• **Task prompt**:
All lines from the one with "List this object's" to the end need to be copied exactly, with nothing before them.

>> start Information supplied

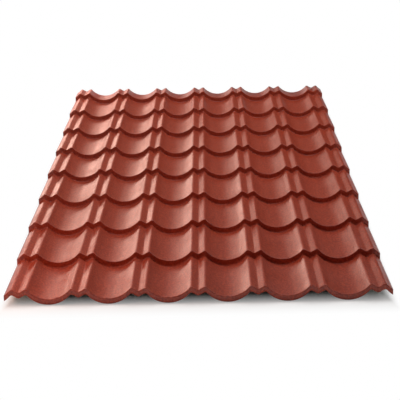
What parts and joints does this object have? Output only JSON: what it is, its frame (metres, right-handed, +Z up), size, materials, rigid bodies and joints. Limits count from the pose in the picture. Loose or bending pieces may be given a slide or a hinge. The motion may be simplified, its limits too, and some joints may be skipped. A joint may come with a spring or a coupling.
{
  "type": "tile effect metal roofing sheet",
  "caption": "Coated steel roofing sheet, roll formed into shallow pans and ridge pairs and pressed into tile-like steps, with a plain eaves lip.",
  "frame": {"origin": "on the floor, under the middle of the sheet", "axes": "+Y up the slope from the eaves lip to the cut top end, +X across the pans, +Z up"},
  "size_m": [1.19, 2.93, 0.0525],
  "materials": {
    "coated_steel": "fine-grained matt polyester coat, oxide red"
  },
  "bodies": {
    "root": {"roofing_sheet": "coated_steel"}
  },
  "joints": []
}
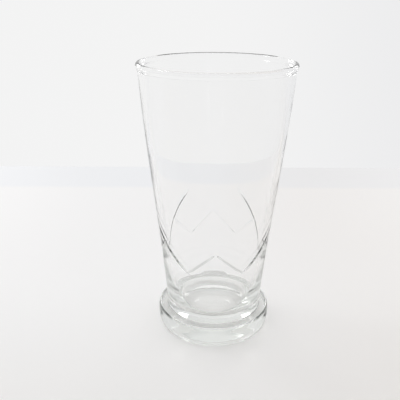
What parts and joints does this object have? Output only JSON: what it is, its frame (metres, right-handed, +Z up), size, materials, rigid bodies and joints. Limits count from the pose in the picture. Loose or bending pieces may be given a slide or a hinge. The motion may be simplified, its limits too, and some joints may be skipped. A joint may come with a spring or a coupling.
{
  "type": "mixing glass",
  "caption": "Clear footed mixing glass with a beaded rim, a tapered bowl with a zigzag of mitre cuts round its lower half, and a rounded solid foot.",
  "frame": {"origin": "centre of the foot's underside, on the turning axis", "axes": "+Z up the turning axis, from the foot to the rim; -Y towards the side where a peak of the zigzag cut faces the viewer, with the long cuts to its left and right; +X to the viewer's right"},
  "size_m": [0.089, 0.089, 0.161],
  "materials": {
    "bowl_glass": "polished clear soda-lime glass with mitre cuts",
    "foot_glass": "fire-polished clear soda-lime glass"
  },
  "bodies": {
    "root": {"bowl": "bowl_glass", "foot": "foot_glass"}
  },
  "joints": []
}
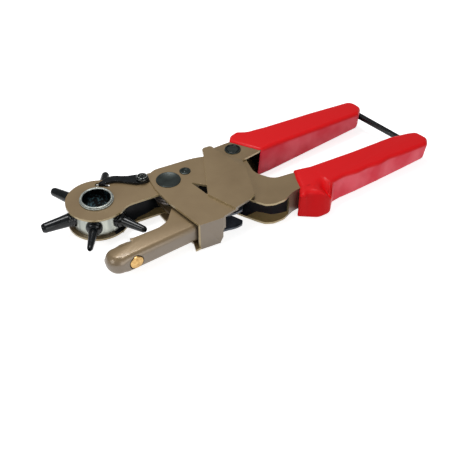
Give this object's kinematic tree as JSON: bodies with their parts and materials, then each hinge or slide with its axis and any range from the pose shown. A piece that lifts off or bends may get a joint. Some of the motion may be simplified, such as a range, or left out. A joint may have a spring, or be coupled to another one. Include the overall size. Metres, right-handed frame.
{
  "type": "hole punch pliers",
  "caption": "Revolving hole punch pliers with a turning drum of punch tubes, a brass anvil, compound levers, moulded grips and a storage latch.",
  "frame": {"origin": "centre of the punch drum's hollow axle, half way between its two ends", "axes": "+X from the drum along the tool to the handles, +Y towards the upper handle, +Z along the drum's axle out of the plate that faces the viewer"},
  "size_m": [0.2507, 0.0896, 0.0228],
  "materials": {
    "taupe_paint": "satin",
    "red_grip": "satin",
    "turned_aluminium": "turned",
    "bright_steel": "polished",
    "dark_rivet": "blackened",
    "blued_steel": "blackened",
    "brass": "polished"
  },
  "bodies": {
    "frame": {"turret_jaw": "taupe_paint", "upper_handle_frame": "taupe_paint", "upper_grip": "red_grip", "drum_axle": "bright_steel", "axle_washers": "bright_steel", "main_pivot_rivet": "dark_rivet", "pivot_bush": "bright_steel", "jaw_shims": "bright_steel", "frame_rivets": "dark_rivet", "handle_pivot_rivet": "dark_rivet", "index_screw": "blued_steel", "latch_catch_pin": "dark_rivet", "return_spring": "blued_steel"},
    "anvil": {"anvil_jaw": "taupe_paint", "brass_anvil": "brass"},
    "lower_handle": {"lower_handle_frame": "taupe_paint", "lower_grip": "red_grip", "thrust_pin": "dark_rivet", "latch_pivot_pin": "dark_rivet"},
    "drum": {"punch_drum": "turned_aluminium", "punch_tube_20": "blued_steel", "punch_tube_25": "blued_steel", "punch_tube_30": "blued_steel", "punch_tube_35": "blued_steel", "punch_tube_40": "blued_steel", "punch_tube_45": "blued_steel"},
    "index": {"index_lever": "blued_steel"},
    "latch": {"latch_hook": "blued_steel"}
  },
  "joints": [
    {"name": "drum_turn", "type": "hinge", "parent": "frame", "child": "drum", "pos_m": [0, 0, 0], "axis": [0, 0, 1], "continuous": true},
    {"name": "handle_close", "type": "hinge", "parent": "frame", "child": "lower_handle", "pos_m": [0.0939, 0.0064, 0], "axis": [0, 0, 1], "range_deg": [0, 18], "stiffness_Nm_per_rad": 0.8, "springref_deg": -5.73},
    {"name": "anvil_swing", "type": "hinge", "parent": "frame", "child": "anvil", "pos_m": [0.045, -0.0036, 0], "axis": [0, 0, 1], "range_deg": [-4.5, 0], "deforming": ["return_spring"]},
    {"name": "index_lift", "type": "hinge", "parent": "frame", "child": "index", "pos_m": [0.03119, 0.00439, 0.0085], "axis": [0.3489, 0.9371, 0], "range_deg": [0, 4], "stiffness_Nm_per_rad": 0.5},
    {"name": "latch_swing", "type": "hinge", "parent": "lower_handle", "child": "latch", "pos_m": [0.20708, -0.03122, 0], "axis": [0, 0, 1], "range_deg": [-70, 0]}
  ],
  "couplings": [
    {"joint": "anvil_swing", "follows": "handle_close", "ratio": -0.25}
  ]
}
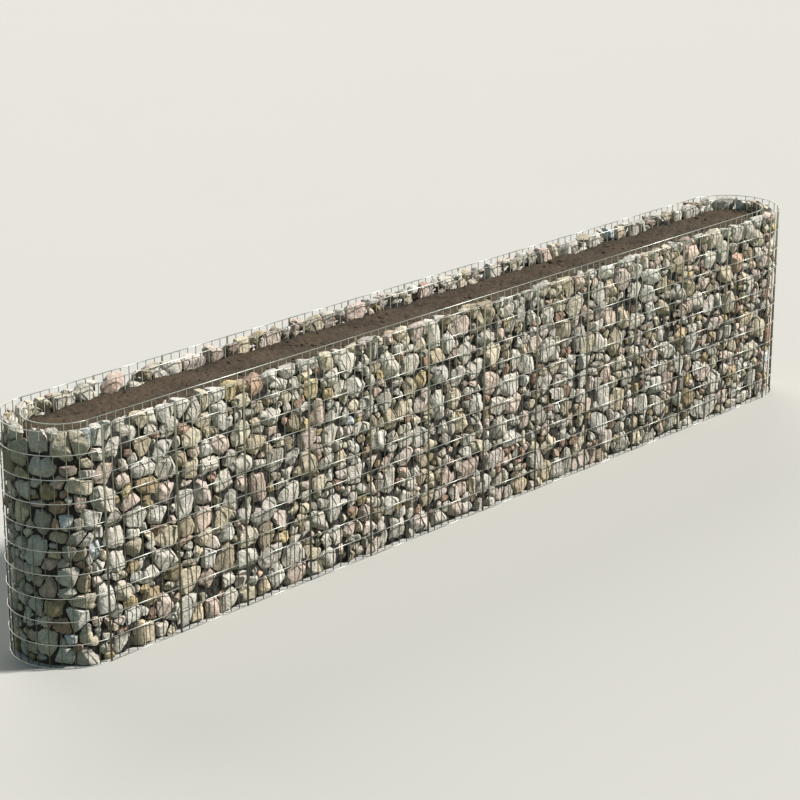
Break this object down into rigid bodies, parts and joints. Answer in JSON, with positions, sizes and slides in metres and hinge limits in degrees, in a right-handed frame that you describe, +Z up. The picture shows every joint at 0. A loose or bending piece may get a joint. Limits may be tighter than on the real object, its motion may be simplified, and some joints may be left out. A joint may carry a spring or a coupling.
{
  "type": "gabion raised bed",
  "caption": "Long round-ended gabion raised bed: a double cage of welded galvanised wire packed with stones around a trough of soil.",
  "frame": {"origin": "on the ground, at the middle of the bed's footprint", "axes": "+X along the bed's length, -Y towards its front face, +Z up"},
  "size_m": [5, 0.501, 1],
  "materials": {
    "galvanised_wire": "hot-dip galvanised, dull",
    "field_stone": "rough, mixed grey and buff",
    "garden_soil": "crumbly, matt"
  },
  "bodies": {
    "root": {"back_mesh_1": "galvanised_wire", "back_mesh_2": "galvanised_wire", "back_mesh_3": "galvanised_wire", "back_mesh_4": "galvanised_wire", "back_stones_1": "field_stone", "back_stones_2": "field_stone", "back_stones_3": "field_stone", "back_stones_4": "field_stone", "back_upright_wires": "galvanised_wire", "front_mesh_1": "galvanised_wire", "front_mesh_2": "galvanised_wire", "front_mesh_3": "galvanised_wire", "front_mesh_4": "galvanised_wire", "front_stones_1": "field_stone", "front_stones_2": "field_stone", "front_stones_3": "field_stone", "front_stones_4": "field_stone", "front_upright_wires": "galvanised_wire", "inner_back_mesh_1": "galvanised_wire", "inner_back_mesh_2": "galvanised_wire", "inner_back_mesh_3": "galvanised_wire", "inner_back_upright_wires": "galvanised_wire", "inner_front_mesh_1": "galvanised_wire", "inner_front_mesh_2": "galvanised_wire", "inner_front_mesh_3": "galvanised_wire", "inner_front_upright_wires": "galvanised_wire", "inner_left_arch_mesh": "galvanised_wire", "inner_left_arch_upright_wires": "galvanised_wire", "inner_right_arch_mesh": "galvanised_wire", "inner_right_arch_upright_wires": "galvanised_wire", "left_arch_mesh": "galvanised_wire", "left_arch_stones_1": "field_stone", "left_arch_stones_2": "field_stone", "left_arch_stones_3": "field_stone", "left_arch_upright_wires": "galvanised_wire", "right_arch_mesh": "galvanised_wire", "right_arch_stones_1": "field_stone", "right_arch_stones_2": "field_stone", "right_arch_stones_3": "field_stone", "right_arch_upright_wires": "galvanised_wire", "soil_fill": "garden_soil"}
  },
  "joints": []
}
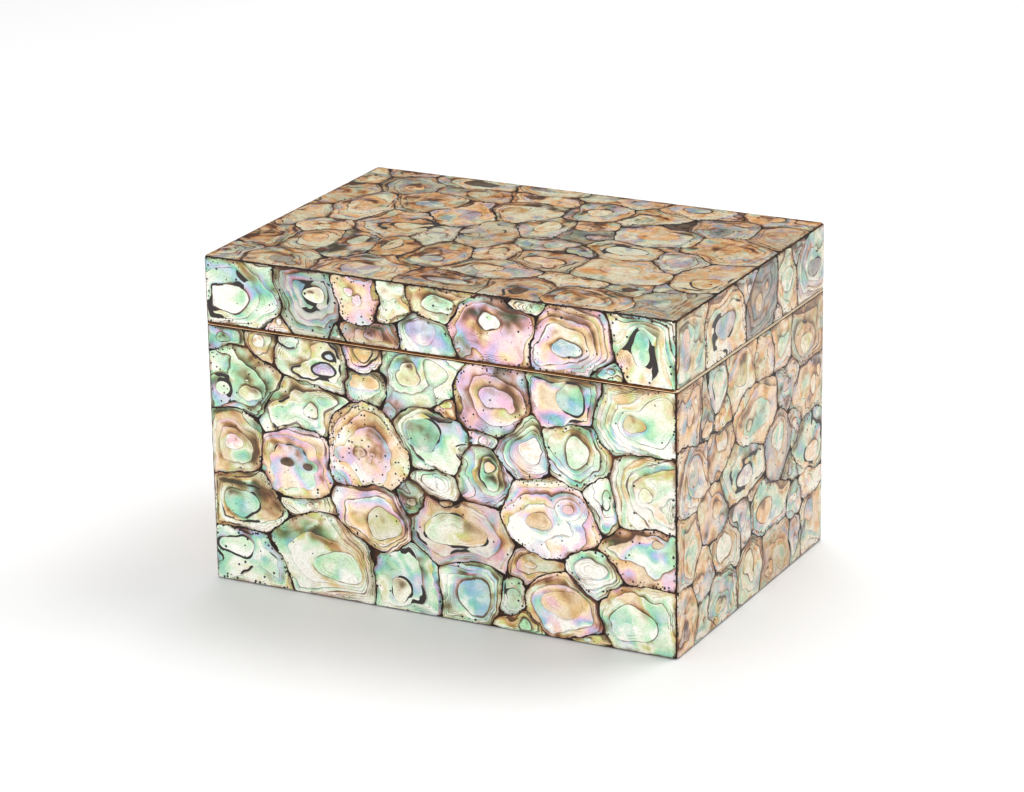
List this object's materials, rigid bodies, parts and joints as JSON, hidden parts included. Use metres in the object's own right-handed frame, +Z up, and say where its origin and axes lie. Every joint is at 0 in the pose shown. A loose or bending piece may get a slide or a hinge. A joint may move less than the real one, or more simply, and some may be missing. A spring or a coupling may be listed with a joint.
{
  "type": "shell box",
  "caption": "Rectangular wooden box with a lift-off lid, faced all over with a mosaic of polished shell pieces in dark resin, with brass strips along the closing line.",
  "frame": {"origin": "centre of the box's underside", "axes": "+X along the box's length, to the right seen from the front; the front faces -Y; +Z up, along the shortest side"},
  "size_m": [0.25, 0.173, 0.166],
  "materials": {
    "wood": "satin",
    "brass_strip": "polished",
    "shell_front": "gloss",
    "shell_side": "gloss",
    "shell_top": "gloss"
  },
  "bodies": {
    "root": {"base_carcass": "wood", "lid_carcass": "wood", "base_rim": "brass_strip", "lid_rim": "brass_strip", "base_front_shell": "shell_front", "base_back_shell": "shell_front", "lid_front_shell": "shell_front", "lid_back_shell": "shell_front", "base_right_shell": "shell_side", "base_left_shell": "shell_side", "lid_right_shell": "shell_side", "lid_left_shell": "shell_side", "lid_top_shell": "shell_top"}
  },
  "joints": []
}
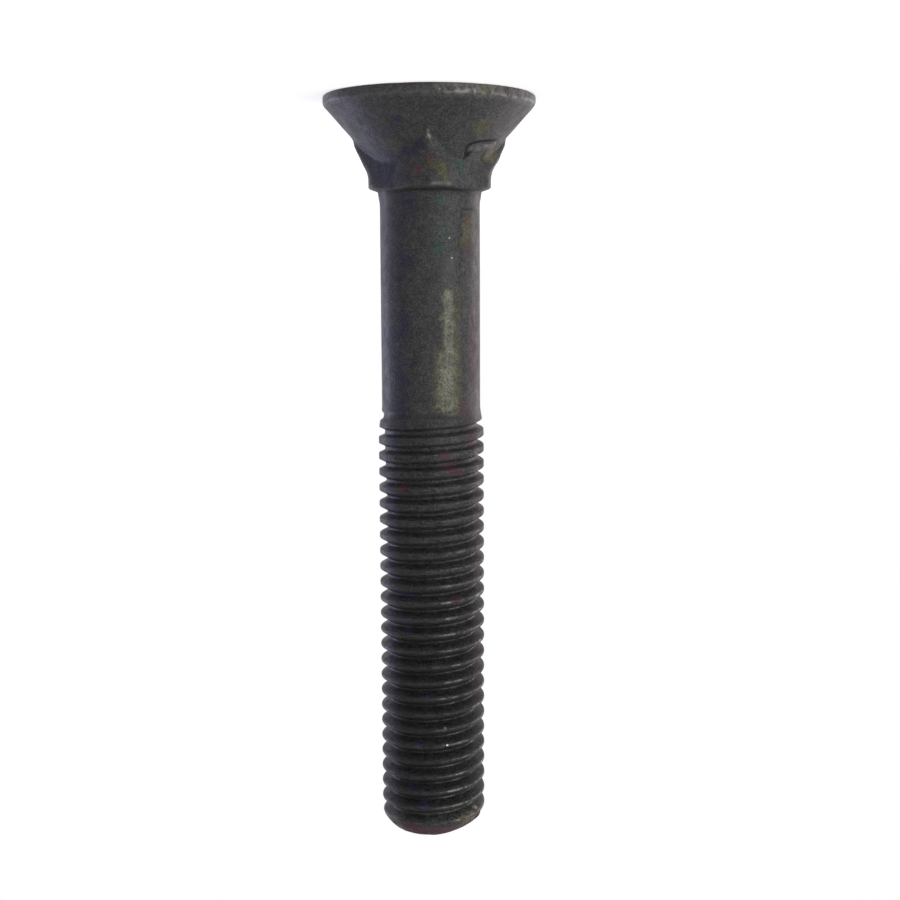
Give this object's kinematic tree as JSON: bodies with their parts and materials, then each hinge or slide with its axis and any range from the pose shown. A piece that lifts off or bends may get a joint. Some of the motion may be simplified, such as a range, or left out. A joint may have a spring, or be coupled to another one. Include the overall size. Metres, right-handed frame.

>> end Information supplied

• **Answer to the problem**:
List this object's materials, rigid bodies, parts and joints as JSON, hidden parts included. Use metres in the object's own right-handed frame, +Z up, and say where its origin and axes lie. Every joint is at 0 in the pose shown. A loose or bending piece may get a slide or a hinge. A joint may move less than the real one, or more simply, and some may be missing. A spring or a coupling may be listed with a joint.
{
  "type": "shell box",
  "caption": "Rectangular wooden box with a lift-off lid, faced all over with a mosaic of polished shell pieces in dark resin, with brass strips along the closing line.",
  "frame": {"origin": "centre of the box's underside", "axes": "+X along the box's length, to the right seen from the front; the front faces -Y; +Z up, along the shortest side"},
  "size_m": [0.25, 0.173, 0.166],
  "materials": {
    "wood": "satin",
    "brass_strip": "polished",
    "shell_front": "gloss",
    "shell_side": "gloss",
    "shell_top": "gloss"
  },
  "bodies": {
    "root": {"base_carcass": "wood", "lid_carcass": "wood", "base_rim": "brass_strip", "lid_rim": "brass_strip", "base_front_shell": "shell_front", "base_back_shell": "shell_front", "lid_front_shell": "shell_front", "lid_back_shell": "shell_front", "base_right_shell": "shell_side", "base_left_shell": "shell_side", "lid_right_shell": "shell_side", "lid_left_shell": "shell_side", "lid_top_shell": "shell_top"}
  },
  "joints": []
}
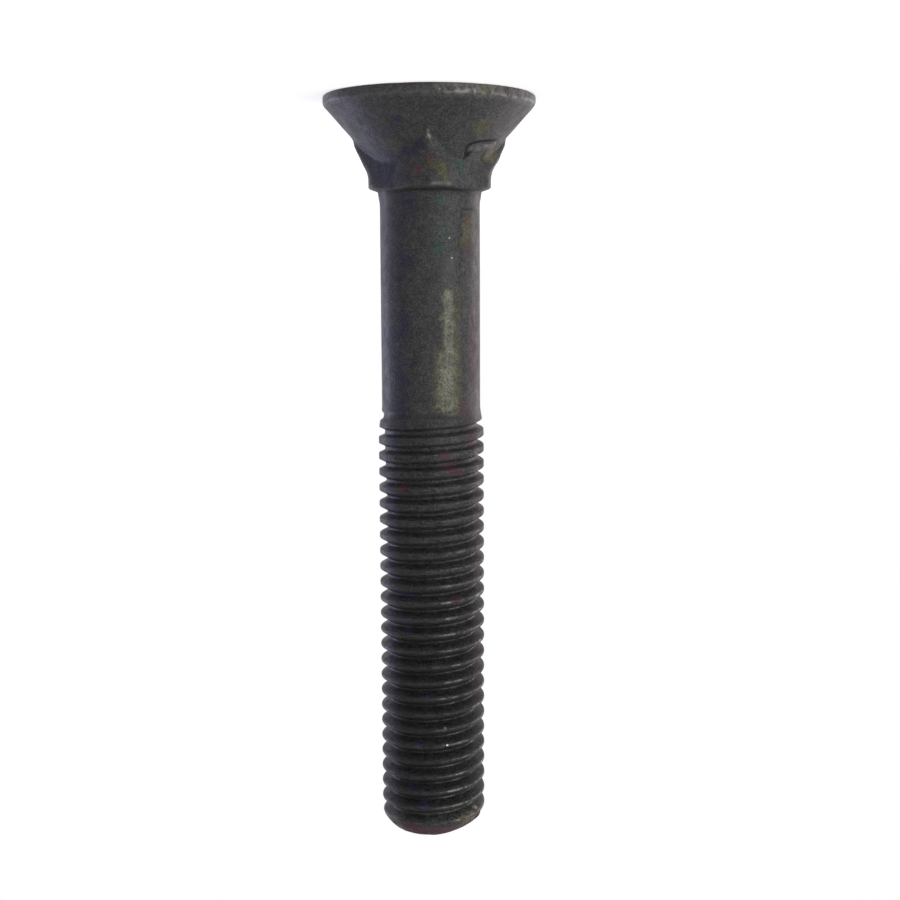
Give this object's kinematic tree as JSON: bodies with their parts and materials, then each hinge or slide with its axis and any range from the pose shown. A piece that lifts off or bends may get a joint. Some of the motion may be simplified, such as a range, or left out. A joint may have a spring, or be coupled to another one. Include the overall size. Metres, right-handed frame.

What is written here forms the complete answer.